30.01.2010 - 01:00 | Son Güncellenme:
Barış Kuyucu
Bir yılda altı kupa kazanarak futbol tarihine geçen Barselona’nın renklerine bürünen özel Boeing 737-800 uçağına biniş, soğuk İstanbul’dan ılık Barselona’ya iniş, otele varış. 7 numaralı formayı giyiş. İspanyol mutfağından biraz tadış ve sonra 34 yıldır göremediğim ‘Camp Nou’, bizim deyişimizle ‘Noy Kamp’, benim deyişimle Hollandalı efsane ‘Johan Cruyff’un görkemli sahnesi’ne gidiş! Papa’nın bile kombinesinin olduğu Katalanlar için kutsal topraklara varış.
Genç, yaşlı, her yaştan televizyoncu ve gazeteci çocuklar gibi şendik. THY’nin skorbordda sürekli resmi sponsor olarak kalması, Barselona ve Sevillalı oyuncuların THY için oluşturulan kapıdan sahaya çıkması, şenliğimizin yanına gururu da ekledi.
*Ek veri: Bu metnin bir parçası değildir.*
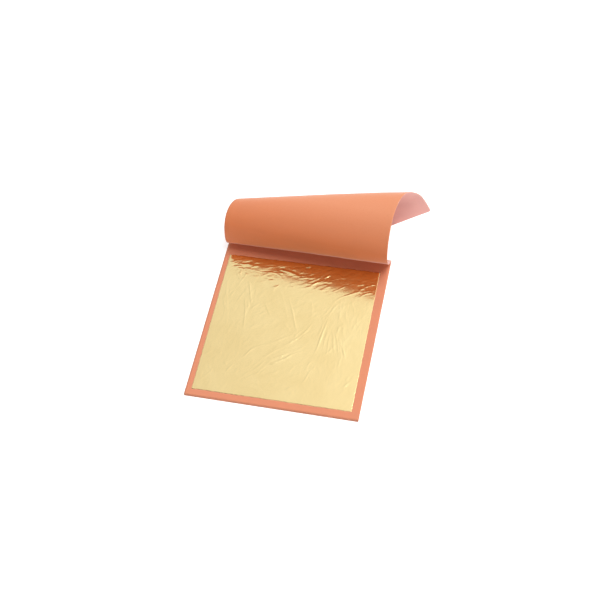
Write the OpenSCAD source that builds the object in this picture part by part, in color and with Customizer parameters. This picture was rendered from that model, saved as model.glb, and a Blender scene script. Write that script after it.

İşte çocukken beyaz saçlarını rüzgarlara bırakan ‘Eric Kai Castel’ nam-ı diğer ‘Şimşek Santrafor’la birlikte, hayallerimde yaşattığım Camp Nou’da bu kez gerçekten vardım.
Ben fotoğraf çekerken Barselona da rakibi Sevilla’ya çile çektiriyordu. Rakip takımı pas manyağı yapıyor ve başka bir dünyadan gelmiş gibi futbol oynuyorlardı. Tıpkı televizyondaki gibi. Tıpkı Şimşek Santrfor’un yıllar öncesindeki Barça’sı gibi. Çocukluğumdaki gibi!
‘Pas-elona’ pardon Barselona, 2’si süper yeteneği Messi, diğerleri Escude (kendi kalesine) ve Pedro’nun attığı gollerle Sevilla’yı 4-0 yendi. İşte o an lanetlendim! Ben artık bizim maçlara nasıl tahammül edecektim?
“Nankörlük etme. Bir tane Barselona var bunu unutma Barış” dedim!
Arjantin’de Bombonera ve Brezilya’da Maracana’dan sonra bir başka hayal stadımda başta bir futbol sanatçısı veya şaheseri Messi ve diğerlerini ayakta alkışlayanlar arasında idim.
“Teşekkürler çocuklarrrr” diyen spiker meslektaşlarım gibiydim!
Ayrıca, Messi’den önce Cruyff, Maradona, Hagi, Ronaldo, Romario, Rivaldo ve Ronaldinho gibi futbolun sanatçıları ve düşünürlerinin Barselona tercihini de anladım.
Çünkü bu şehirde Picasso ve Gaudi’nin ruhu dolaşıyor! Sanat futbola da yansıyor.
Amor yani ‘AŞK’ isimli futbolcu bile yıllar önce bu takımda oynamayı tercih ediyor!
Katalanlar da bunu biliyor ve “ME’S QUE EN CLUB”, “BİR KULÜPTEN FAZLASI” diyor.
Barselona’nın Grazia yani Zarafet Sokağı’ndaki otelimde yaşadıklarımın gerçek olduklarını ispatlayan fotoğraflarım, bir gecede zevkle bitirdiğim Messi kitabım ve hayran kaldığım Barça TV’yi izlerken uyuyakalmışım.
Ne olur söyleyin bana bunu ben mi yaşadım?
- Üstad, Ben Nou Camp’a gidiyorum.
- ‘Şimşek Santrfor’un stadına yani.
-Hadi canım! Sen de mi Milliyet Çocuk okurdun?
-Deli misin! Niye çocukluktan Barselonalıyız sanıyorsun?
İKİLİ DİYALOĞUN GÖRÜNTÜ NOTU
Milliyet’in orta yerinde kızların ve diğer erkeklerin şaşkın bakışları arasında ‘Çak abi’ demeler!
Yıllarca görüşmemiş gibi kucaklaşmalar, kahkahalar!
Neredeyse timsah yürüyüşü yapacak iki adam!
Bahsi geçen adamlardan biri CNN Türk’te her gün spor haberleri yapan ve sunan,
CADDE yazarı Barış Kuyucu. Diğeri Yazı İşleri Müdürümüz Çınar Oskay.